2012 Book 105: Abraham: A Journey to the Heart of Three Faiths, by Bruce Feiler (7/11/2012)
Reason for Reading: It fit into Reading Globally’s Middle Eastern literature theme.
My Review 3.5 stars
In this short work, Feiler reviews the Biblical story of Abraham and then describes how the myth of Abraham has changed over time and between the Abrahamic religions. It is well-written and interesting, and its length is well-suited for the amount of information Feiler wishes to convey. (There were no lengthy speculations in order to add bulk!) I enjoyed it and learned a little bit, too!

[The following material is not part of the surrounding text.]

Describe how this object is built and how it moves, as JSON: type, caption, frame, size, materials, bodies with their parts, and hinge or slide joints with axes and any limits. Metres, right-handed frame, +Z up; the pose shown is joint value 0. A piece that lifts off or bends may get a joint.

Reason for Reading: I needed to buff up my “Memoir and Biography” category in 12 in 12 group, and this book fit into the Reading Globally theme read for Middle Eastern literature since it took place in Egypt.
My Review: 3.5/5 stars
Cleopatra: A Life is a light biography which is appropriate for the popular reader…not so much for historians or people who have already read a lot on the subject. There is a lot of speculation (Schiff admits as much) because there is not a contemporary information on the topic. Schiff’s thesis is that Cleopatra is not the conniving seductress that historians have suggested. The first third of the book covers her early life and relationship with Julius Ceasar, but this part not well organized. Schiff’s narrative jumps from subject to subject and does not do a very good job of explaining the political background. In fact, this section focuses mainly on how rich Cleopatra was and dwells in great detail on opulence. The last two thirds of the book come together in a tighter, more interesting narrative, however. This is where Schiff discusses Cleopatra’s relationship with Antony and its political ramifications. This is a good book to read for the “popular” reader who does’t have a specific interest in the subject. However, I ‘m guessing there may be biographies that better describe her relationship with Ceasar and the political ongoings at that time.